En 1980, lors d’une conférence internationale à Winipeg, Canada, rassemblant des professionnels en grande majorité, du « monde du handicap » un groupe de personnes handicapées a décidé de faire scission  sous l’impulsion du canadien Henry Enns et de prendre leur destin en main ; ils créèrent par la suite l’Organisation Mondiale des Personnes Handicapées, l’OMPH. Puis ce fut l’Europe qui créa son propre mouvement : l’ENIL, Réseau Européen pour la Vie Autonome, dont la France était absente jusqu’à il y a peu, hormis quelques individualités.  Ce vaste mouvement allait aboutir en 2006 à l’adoption  de la Convention des Nations Unis relative aux Droits des Personnes Handicapées.    
Ces dernières réflexions semblent fort éloignées de mon propos initial ; pas autant que cela…

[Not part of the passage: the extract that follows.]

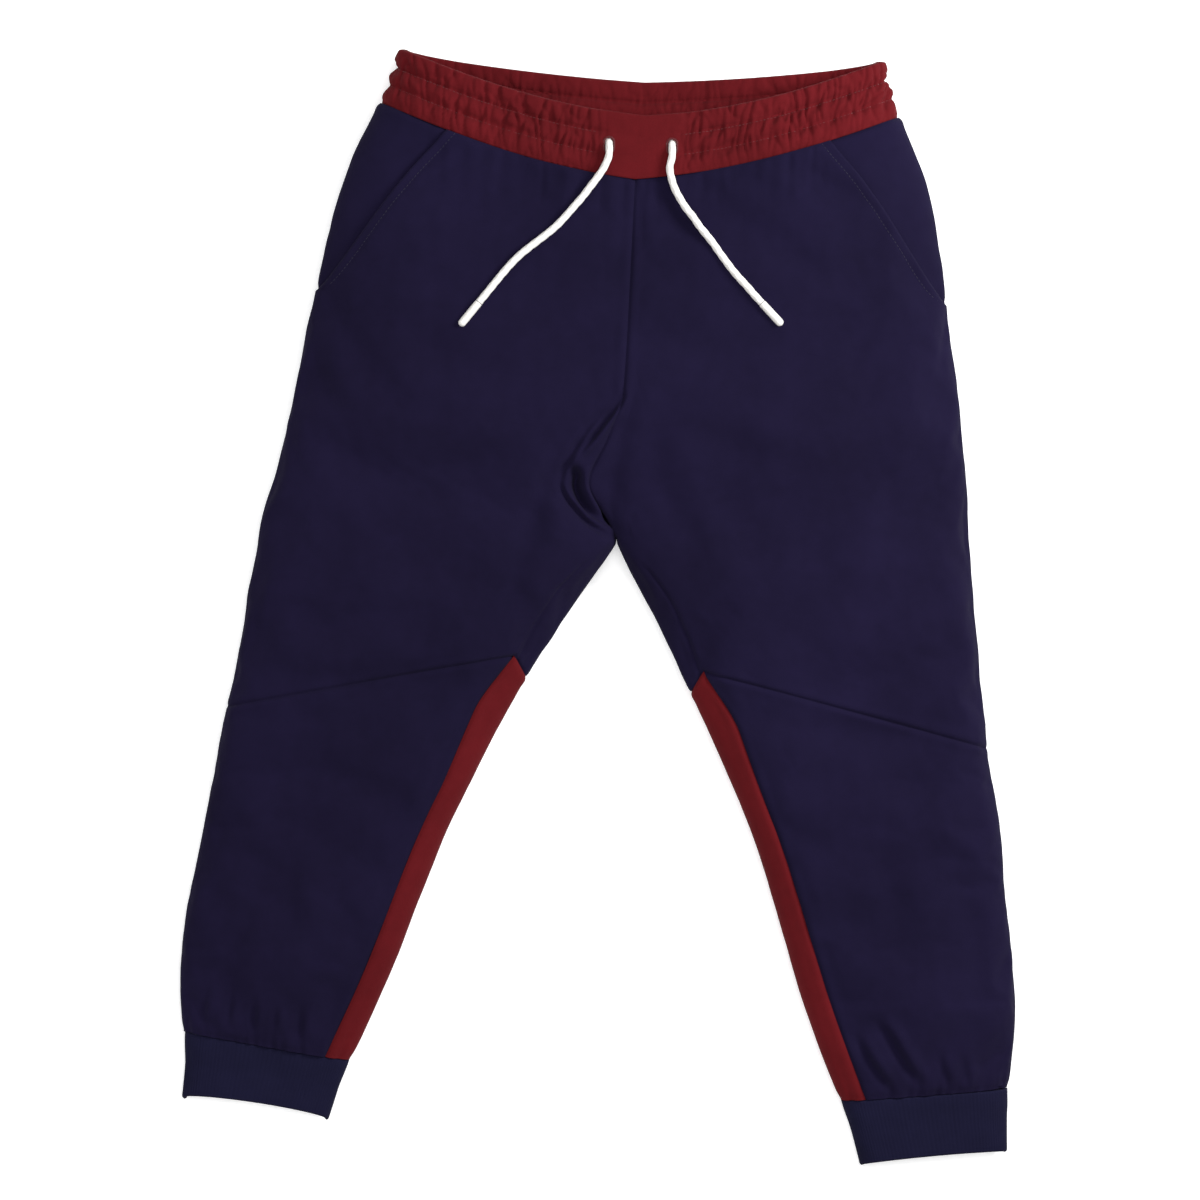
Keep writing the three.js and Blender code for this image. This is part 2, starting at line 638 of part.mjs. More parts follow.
function pocketBag(leg) {
  const front = [TAPE_DEPTH, TAPE_DEPTH + LINING];
  const back = [FACING_DEPTH + CLOTH + LAYER_GAP, FACING_DEPTH + CLOTH + LAYER_GAP + LINING];
  const fold = 0.985;
  const stops = [0, 0.2, 0.4, 0.6, 0.8];
  const outline = [
    ...stops.map((x) => [x, front[0]]), [1, front[0]], [1, back[1]],
    ...stops.toReversed().map((x) => [x, back[1]]),
    ...stops.map((x) => [x, back[0]]), [fold, back[0]], [fold, front[1]],
    ...stops.toReversed().map((x) => [x, front[1]]),
  ];
  return profiled(outline, 9, (x, depth, along) => {
    const down = lerp(0.02, BAG_DOWN, along);
    const start = Math.max(pocketEdge(down) + 0.05, BAG_START);
    return onBody(leg, 1, lerp(start, BAG_ACROSS, x), down, depth);
  });
}

function seamTape(leg, atInner, from, to, rows) {
  return sheet(4, rows, (u, v, d) =>
    overFold(leg, atInner, TAPE_SPAN, u, lerp(from, to, v), TAPE_DEPTH + FOLD_GAP + d * SEAM_TAPE));
}

function legSeam(leg, from, to) {
  return loop(LEG_COLUMNS, 1, (turn, v, d) =>
    aroundLeg(leg, turn, lerp(from, to, v), TAPE_DEPTH + d * SEAM_TAPE));
}

function cuff(leg) {
  return loop(LEG_COLUMNS, 2, (turn, v, d) => {
    const across = turn < 0.5 ? 2 * turn : 2 - 2 * turn;
    return onSection(leg.cuff(v), turn < 0.5 ? 1 : -1, across, d * CUFF_WALL, 0);
  });
}

for (const [name, leg] of Object.entries(legs)) {
  add(`${name}_front_panel`, upperPanel(leg, 1), 'navy');
  add(`${name}_back_panel`, upperPanel(leg, -1), 'navy');
  add(`${name}_front_shin_panel`, shinPanel(leg, 1), 'navy');
  add(`${name}_back_shin_panel`, shinPanel(leg, -1), 'navy');
  add(`${name}_inseam_panel`, inseamPanel(leg), 'maroon');
  add(`${name}_pocket_facing`, pocketFacing(leg), 'navy');
  add(`${name}_pocket_bag`, pocketBag(leg), 'lining');
  add(`${name}_side_seam`, seamTape(leg, false, 0.34, 0.96, 12), 'navy');
  add(`${name}_lower_side_seam`, seamTape(leg, false, 1.02, 1.96, 9), 'navy');
  add(`${name}_inseam`, seamTape(leg, true, 0.76, 0.96, 6), 'navy');
  add(`${name}_knee_seam`, legSeam(leg, 0.968, 0.985), 'navy');
  add(`${name}_cuff_seam`, legSeam(leg, 1.968, 1.99), 'navy');
  add(`${name}_cuff`, cuff(leg), 'rib');
}

export default trousers;
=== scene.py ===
import json
import math

import bpy
import numpy as np
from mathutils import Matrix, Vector


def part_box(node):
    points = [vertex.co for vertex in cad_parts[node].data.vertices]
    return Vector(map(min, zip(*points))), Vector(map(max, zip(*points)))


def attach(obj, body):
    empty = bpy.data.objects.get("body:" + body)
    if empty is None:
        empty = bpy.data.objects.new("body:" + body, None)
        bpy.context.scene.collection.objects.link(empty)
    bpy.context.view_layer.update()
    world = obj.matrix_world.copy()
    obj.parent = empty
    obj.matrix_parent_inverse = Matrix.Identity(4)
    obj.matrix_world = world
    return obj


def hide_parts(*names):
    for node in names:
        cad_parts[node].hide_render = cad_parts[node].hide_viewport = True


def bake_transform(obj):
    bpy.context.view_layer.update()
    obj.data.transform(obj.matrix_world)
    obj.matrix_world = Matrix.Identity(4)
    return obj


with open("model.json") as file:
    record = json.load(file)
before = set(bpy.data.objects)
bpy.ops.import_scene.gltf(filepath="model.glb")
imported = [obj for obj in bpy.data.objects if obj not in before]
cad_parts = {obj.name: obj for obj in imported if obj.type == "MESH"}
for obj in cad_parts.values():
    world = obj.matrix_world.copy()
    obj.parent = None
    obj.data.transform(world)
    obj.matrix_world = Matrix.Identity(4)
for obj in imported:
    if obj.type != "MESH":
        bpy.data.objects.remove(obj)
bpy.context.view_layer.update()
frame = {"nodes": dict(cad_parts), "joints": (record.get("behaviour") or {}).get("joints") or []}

# ---- Dimensions of the flat trousers ----

WAIST_HALF = 0.2295
UPPER_HIP_HALF = 0.255
HIP_HALF = 0.277
SEAT_HALF = 0.295
THIGH_WIDTH = 0.312
KNEE_WIDTH = 0.266
MID_SHIN_WIDTH = 0.220
LOW_SHIN_WIDTH = 0.186
SHIN_END_WIDTH = 0.152
CUFF_TOP_WIDTH = 0.144
CUFF_HEM_WIDTH = 0.131

FRONT_RISE = 0.316
BACK_RISE = 0.352
BAND_HEIGHT = 0.056
CROTCH_TO_KNEE = 0.152
KNEE_TO_CUFF = 0.340
CUFF_HEIGHT = 0.058
UPPER_HIP_DROP = 0.060
HIP_DROP = 0.163
SEAT_DROP = 0.265
SIDE_LENGTH = 0.530  # waist seam to knee seam, along the side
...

Faisons le parallèle : alors qu’aux Etats-Unis et au Canada le Mouvement pour la Vie Autonome allait largement influencer les politiques publiques,  en France la loi dite « d’Orientation sur l’Intégration des Personnes Handicapées » de 1975 a gravé dans le marbre toute la règlementation du secteur médico-social, et ce n’est pas la loi de 2002 qui fondamentalement, la remit en cause, puisqu’elle n’a fait que conforter la politique d’institutionnalisation. Rétrospectivement on constate que le mouvement de défense des droits des personnes handicapées n’a pas connu la même ampleur chez nous. S’il est - relativement bien sûr- facile de mobiliser les gens pour des actions limitées il est plus difficile de demander à quelqu’un qui doit se battre pour sa « survie »   à domicile de s’engager sur la durée. Comme pour les coureurs de marathon un tel engagement requiert endurance et abnégation.